Last week, Mubarak told Israeli television that the "the ball is squarely in Israel's court" to launch "rational and calm" negotiations with the Palestinians. The president called on Israeli Prime Minister Ariel Sharon to "take risks" for peace by starting talks without demanding a total cease-fire as a prerequisite. "To stop terrorism, you need to negotiate and give people hope," Mubarak said in an interview aired on Friday. He told viewers that Sharon's actions were not encouraging, despite reassurances by the Israeli premier at the beginning of his tenure that he wanted peace. Soon after his election in February, Sharon relayed to Mubarak through security channels a message that he "understood the implications of war and that he wants to end his career with [an achievement in] the peace process." At the time, Sharon also expressed the hope of meeting Mubarak for consultations, but such an encounter did not materialise because of Sharon's iron- fist policies against the Palestinians.

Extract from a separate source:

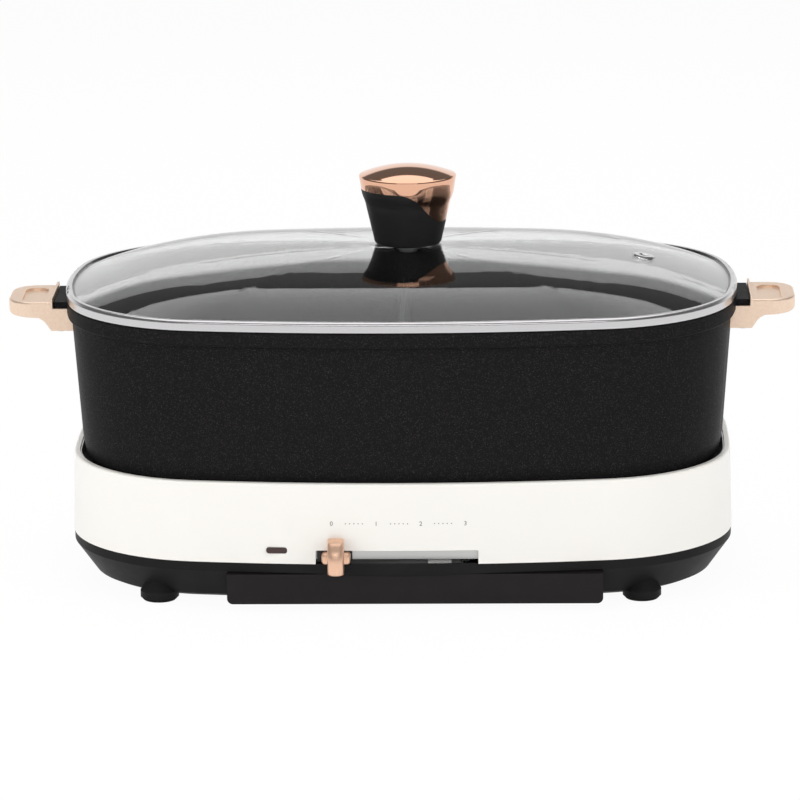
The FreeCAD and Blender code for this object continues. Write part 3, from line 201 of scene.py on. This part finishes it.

Moving in yet another direction, Foreign Minister Maher met former Israeli Minister of Justice Yossi Beilin in Cairo on Sunday evening. For nearly two hours Maher and Beilin, a member of the Israeli left and a peace activist, discussed ideas Beilin had brought to Egypt for moving Israeli public opinion in the direction of condemning Sharon's provocative policies, which had not brought the security he had promised Israelis.
Beilin's visit came on the same day that a pro-Israeli Congressman, Gary Ackerman from New York, paid a visit to the Foreign Ministry. Although Ackerman made clear the US Congress's appreciation of President Hosni Mubarak's role in the peace process, he also appeared to justify Israel's use of US-built F-16 jetfighters to bomb Palestinians. "We would prefer that F-16s not be used in any conflict at all ... but there is a reality and we are trying to deal with the reality right now," he said.
Ackerman told reporters that the US spoke with some "moral authority" about the conflict. "We are trying to find the most appropriate voice in which to speak," the Congressman said. On Monday, President Bush indicated that he felt the US was doing enough for now, and that Yasser Arafat should do more.
In Maher's own words, Egypt wants the US "to cease issuing statements and begin serious movement." During the meeting with Ackerman, Maher told US chargé d'affaires Reno Harnish, who also attended, that the US should be "more impartial, more powerful, firmer and clearer" in its movements.
The flurry of diplomatic activity followed a suicide bombing in Jerusalem last Thursday which underlined the need for more strenuous efforts to prevent an already bad situation from getting even worse. This time there were no phone calls from Egypt to the Israeli leadership urging restraint. Instead, on the one hand, there was a clear-cut condemnation of the bombing and, on the other, there was an insistence that the bombing was a result of the failed policies of the Sharon government. The Israeli occupation of Orient House the next day triggered strong statements of condemnation. "I do not think I have heard of any country in the world that supports this decision which many, including the US, have considered a provocative act," Maher said.
Egypt and other Arab states are also considering other moves to present a unified stance against the Israeli actions.
"There are discussions over what type of meeting is required. Some think the follow- up committee [for Arab summits] should convene, others are asking for a full foreign ministers meeting," Maher said on Tuesday. He planned a meeting for yesterday with his counterpart from Jordan, Abdel- Ilah Al-Khatib, Arab League Secretary- General Amr Moussa, and PA President Yasser Arafat.
Arab claims that Egypt is limited by the 1978 Camp David agreements in the possible action it can take to put pressure on Israel were denied by a diplomatic source, who indicated that there was, rather, plenty of room to manoeuvre. The rules of diplomacy contained a wide variety of possibilities, the source said, mentioning that the Egyptian ambassador to Israel was recalled in 1982 after the Israeli invasion of Lebanon, and returned only in 1986.
Referring to the current situation of the Egyptian ambassador to Tel Aviv, the source said, "The ambassador was recalled for a reason, and that reason still exists today."
Despite the meeting with Beilin, Cairo does not seem to be attaching much hope to this track.
Maher summarised the meeting as follows: "The whole idea is that Israeli public opinion is starting to move in a positive direction, and we have to encourage that, and suggest ideas to help the peace camps on both sides to move towards negotiations."